* start *
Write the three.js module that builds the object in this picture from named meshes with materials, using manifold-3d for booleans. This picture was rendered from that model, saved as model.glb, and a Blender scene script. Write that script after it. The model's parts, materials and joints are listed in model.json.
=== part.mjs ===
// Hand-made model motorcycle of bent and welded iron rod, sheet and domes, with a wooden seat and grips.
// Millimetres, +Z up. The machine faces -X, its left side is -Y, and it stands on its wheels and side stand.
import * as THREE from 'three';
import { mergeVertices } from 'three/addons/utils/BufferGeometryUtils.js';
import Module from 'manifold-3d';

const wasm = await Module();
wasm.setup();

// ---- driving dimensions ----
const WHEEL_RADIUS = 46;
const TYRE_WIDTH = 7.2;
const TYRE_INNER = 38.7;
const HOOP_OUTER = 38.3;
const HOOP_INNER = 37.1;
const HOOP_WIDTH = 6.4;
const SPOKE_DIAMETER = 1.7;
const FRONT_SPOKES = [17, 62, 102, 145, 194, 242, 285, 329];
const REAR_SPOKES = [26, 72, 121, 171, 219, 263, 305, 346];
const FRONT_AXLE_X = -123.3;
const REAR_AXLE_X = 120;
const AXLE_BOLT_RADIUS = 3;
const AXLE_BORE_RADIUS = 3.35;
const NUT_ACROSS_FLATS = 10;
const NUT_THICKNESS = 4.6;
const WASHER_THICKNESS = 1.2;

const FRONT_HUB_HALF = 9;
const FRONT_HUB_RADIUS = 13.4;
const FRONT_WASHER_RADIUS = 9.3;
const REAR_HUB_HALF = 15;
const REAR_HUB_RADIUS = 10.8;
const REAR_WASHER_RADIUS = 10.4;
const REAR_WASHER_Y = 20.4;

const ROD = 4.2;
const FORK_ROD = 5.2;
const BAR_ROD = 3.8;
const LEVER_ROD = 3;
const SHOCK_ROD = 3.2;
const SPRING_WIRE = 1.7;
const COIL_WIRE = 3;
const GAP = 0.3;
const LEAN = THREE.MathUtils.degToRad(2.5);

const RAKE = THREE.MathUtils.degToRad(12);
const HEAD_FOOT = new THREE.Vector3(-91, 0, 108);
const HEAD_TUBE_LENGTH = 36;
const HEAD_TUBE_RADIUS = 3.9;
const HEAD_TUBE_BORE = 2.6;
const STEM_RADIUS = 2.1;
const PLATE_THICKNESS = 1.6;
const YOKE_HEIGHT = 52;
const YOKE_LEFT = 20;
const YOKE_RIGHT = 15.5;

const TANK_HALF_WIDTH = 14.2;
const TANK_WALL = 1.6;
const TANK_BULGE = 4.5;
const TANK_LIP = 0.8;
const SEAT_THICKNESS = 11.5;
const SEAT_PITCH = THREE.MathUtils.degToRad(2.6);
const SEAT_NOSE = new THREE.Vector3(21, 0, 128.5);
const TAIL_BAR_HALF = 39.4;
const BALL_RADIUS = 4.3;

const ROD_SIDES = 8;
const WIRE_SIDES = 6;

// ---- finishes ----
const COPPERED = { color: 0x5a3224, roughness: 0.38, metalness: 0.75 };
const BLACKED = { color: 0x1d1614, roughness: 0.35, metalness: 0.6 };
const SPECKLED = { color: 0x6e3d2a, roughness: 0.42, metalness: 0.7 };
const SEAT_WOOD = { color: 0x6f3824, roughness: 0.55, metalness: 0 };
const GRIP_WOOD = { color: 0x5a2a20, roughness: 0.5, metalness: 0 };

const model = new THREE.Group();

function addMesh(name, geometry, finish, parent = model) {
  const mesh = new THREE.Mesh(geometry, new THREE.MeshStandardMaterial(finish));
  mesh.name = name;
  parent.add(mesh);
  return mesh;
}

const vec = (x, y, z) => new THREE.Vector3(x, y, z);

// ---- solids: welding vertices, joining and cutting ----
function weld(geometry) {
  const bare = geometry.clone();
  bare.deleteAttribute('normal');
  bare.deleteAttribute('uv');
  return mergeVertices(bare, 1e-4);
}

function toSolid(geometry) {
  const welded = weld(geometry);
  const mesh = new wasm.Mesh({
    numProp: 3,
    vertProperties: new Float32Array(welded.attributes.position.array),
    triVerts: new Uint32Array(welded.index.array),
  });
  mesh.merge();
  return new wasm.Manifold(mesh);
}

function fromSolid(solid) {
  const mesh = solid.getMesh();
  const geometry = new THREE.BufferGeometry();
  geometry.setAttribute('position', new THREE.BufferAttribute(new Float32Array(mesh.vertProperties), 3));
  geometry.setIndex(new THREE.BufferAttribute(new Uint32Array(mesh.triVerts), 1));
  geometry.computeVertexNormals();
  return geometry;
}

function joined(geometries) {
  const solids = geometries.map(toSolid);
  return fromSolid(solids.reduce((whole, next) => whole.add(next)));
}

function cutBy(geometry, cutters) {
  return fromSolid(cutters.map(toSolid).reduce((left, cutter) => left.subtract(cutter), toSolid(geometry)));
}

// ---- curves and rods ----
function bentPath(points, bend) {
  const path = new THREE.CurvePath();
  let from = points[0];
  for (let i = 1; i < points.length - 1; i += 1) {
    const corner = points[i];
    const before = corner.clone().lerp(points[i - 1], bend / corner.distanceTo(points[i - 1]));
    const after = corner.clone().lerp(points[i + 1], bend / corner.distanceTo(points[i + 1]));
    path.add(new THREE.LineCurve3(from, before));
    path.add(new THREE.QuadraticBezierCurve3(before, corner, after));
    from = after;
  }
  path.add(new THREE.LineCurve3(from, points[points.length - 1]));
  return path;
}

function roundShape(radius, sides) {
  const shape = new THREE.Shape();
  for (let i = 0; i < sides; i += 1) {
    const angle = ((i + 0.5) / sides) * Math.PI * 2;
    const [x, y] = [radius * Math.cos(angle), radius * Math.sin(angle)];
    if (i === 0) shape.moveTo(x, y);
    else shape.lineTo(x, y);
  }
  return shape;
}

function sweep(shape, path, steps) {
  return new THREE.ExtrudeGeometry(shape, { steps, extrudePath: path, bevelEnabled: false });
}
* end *
Make an exact copy of the material above.

ANSWER TO THE EXERCISE
Write the three.js module that builds the object in this picture from named meshes with materials, using manifold-3d for booleans. This picture was rendered from that model, saved as model.glb, and a Blender scene script. Write that script after it. The model's parts, materials and joints are listed in model.json.
=== part.mjs ===
// Hand-made model motorcycle of bent and welded iron rod, sheet and domes, with a wooden seat and grips.
// Millimetres, +Z up. The machine faces -X, its left side is -Y, and it stands on its wheels and side stand.
import * as THREE from 'three';
import { mergeVertices } from 'three/addons/utils/BufferGeometryUtils.js';
import Module from 'manifold-3d';

const wasm = await Module();
wasm.setup();

// ---- driving dimensions ----
const WHEEL_RADIUS = 46;
const TYRE_WIDTH = 7.2;
const TYRE_INNER = 38.7;
const HOOP_OUTER = 38.3;
const HOOP_INNER = 37.1;
const HOOP_WIDTH = 6.4;
const SPOKE_DIAMETER = 1.7;
const FRONT_SPOKES = [17, 62, 102, 145, 194, 242, 285, 329];
const REAR_SPOKES = [26, 72, 121, 171, 219, 263, 305, 346];
const FRONT_AXLE_X = -123.3;
const REAR_AXLE_X = 120;
const AXLE_BOLT_RADIUS = 3;
const AXLE_BORE_RADIUS = 3.35;
const NUT_ACROSS_FLATS = 10;
const NUT_THICKNESS = 4.6;
const WASHER_THICKNESS = 1.2;

const FRONT_HUB_HALF = 9;
const FRONT_HUB_RADIUS = 13.4;
const FRONT_WASHER_RADIUS = 9.3;
const REAR_HUB_HALF = 15;
const REAR_HUB_RADIUS = 10.8;
const REAR_WASHER_RADIUS = 10.4;
const REAR_WASHER_Y = 20.4;

const ROD = 4.2;
const FORK_ROD = 5.2;
const BAR_ROD = 3.8;
const LEVER_ROD = 3;
const SHOCK_ROD = 3.2;
const SPRING_WIRE = 1.7;
const COIL_WIRE = 3;
const GAP = 0.3;
const LEAN = THREE.MathUtils.degToRad(2.5);

const RAKE = THREE.MathUtils.degToRad(12);
const HEAD_FOOT = new THREE.Vector3(-91, 0, 108);
const HEAD_TUBE_LENGTH = 36;
const HEAD_TUBE_RADIUS = 3.9;
const HEAD_TUBE_BORE = 2.6;
const STEM_RADIUS = 2.1;
const PLATE_THICKNESS = 1.6;
const YOKE_HEIGHT = 52;
const YOKE_LEFT = 20;
const YOKE_RIGHT = 15.5;

const TANK_HALF_WIDTH = 14.2;
const TANK_WALL = 1.6;
const TANK_BULGE = 4.5;
const TANK_LIP = 0.8;
const SEAT_THICKNESS = 11.5;
const SEAT_PITCH = THREE.MathUtils.degToRad(2.6);
const SEAT_NOSE = new THREE.Vector3(21, 0, 128.5);
const TAIL_BAR_HALF = 39.4;
const BALL_RADIUS = 4.3;

const ROD_SIDES = 8;
const WIRE_SIDES = 6;

// ---- finishes ----
const COPPERED = { color: 0x5a3224, roughness: 0.38, metalness: 0.75 };
const BLACKED = { color: 0x1d1614, roughness: 0.35, metalness: 0.6 };
const SPECKLED = { color: 0x6e3d2a, roughness: 0.42, metalness: 0.7 };
const SEAT_WOOD = { color: 0x6f3824, roughness: 0.55, metalness: 0 };
const GRIP_WOOD = { color: 0x5a2a20, roughness: 0.5, metalness: 0 };

const model = new THREE.Group();

function addMesh(name, geometry, finish, parent = model) {
  const mesh = new THREE.Mesh(geometry, new THREE.MeshStandardMaterial(finish));
  mesh.name = name;
  parent.add(mesh);
  return mesh;
}

const vec = (x, y, z) => new THREE.Vector3(x, y, z);

// ---- solids: welding vertices, joining and cutting ----
function weld(geometry) {
  const bare = geometry.clone();
  bare.deleteAttribute('normal');
  bare.deleteAttribute('uv');
  return mergeVertices(bare, 1e-4);
}

function toSolid(geometry) {
  const welded = weld(geometry);
  const mesh = new wasm.Mesh({
    numProp: 3,
    vertProperties: new Float32Array(welded.attributes.position.array),
    triVerts: new Uint32Array(welded.index.array),
  });
  mesh.merge();
  return new wasm.Manifold(mesh);
}

function fromSolid(solid) {
  const mesh = solid.getMesh();
  const geometry = new THREE.BufferGeometry();
  geometry.setAttribute('position', new THREE.BufferAttribute(new Float32Array(mesh.vertProperties), 3));
  geometry.setIndex(new THREE.BufferAttribute(new Uint32Array(mesh.triVerts), 1));
  geometry.computeVertexNormals();
  return geometry;
}

function joined(geometries) {
  const solids = geometries.map(toSolid);
  return fromSolid(solids.reduce((whole, next) => whole.add(next)));
}

function cutBy(geometry, cutters) {
  return fromSolid(cutters.map(toSolid).reduce((left, cutter) => left.subtract(cutter), toSolid(geometry)));
}

// ---- curves and rods ----
function bentPath(points, bend) {
  const path = new THREE.CurvePath();
  let from = points[0];
  for (let i = 1; i < points.length - 1; i += 1) {
    const corner = points[i];
    const before = corner.clone().lerp(points[i - 1], bend / corner.distanceTo(points[i - 1]));
    const after = corner.clone().lerp(points[i + 1], bend / corner.distanceTo(points[i + 1]));
    path.add(new THREE.LineCurve3(from, before));
    path.add(new THREE.QuadraticBezierCurve3(before, corner, after));
    from = after;
  }
  path.add(new THREE.LineCurve3(from, points[points.length - 1]));
  return path;
}

function roundShape(radius, sides) {
  const shape = new THREE.Shape();
  for (let i = 0; i < sides; i += 1) {
    const angle = ((i + 0.5) / sides) * Math.PI * 2;
    const [x, y] = [radius * Math.cos(angle), radius * Math.sin(angle)];
    if (i === 0) shape.moveTo(x, y);
    else shape.lineTo(x, y);
  }
  return shape;
}

function sweep(shape, path, steps) {
  return new THREE.ExtrudeGeometry(shape, { steps, extrudePath: path, bevelEnabled: false });
}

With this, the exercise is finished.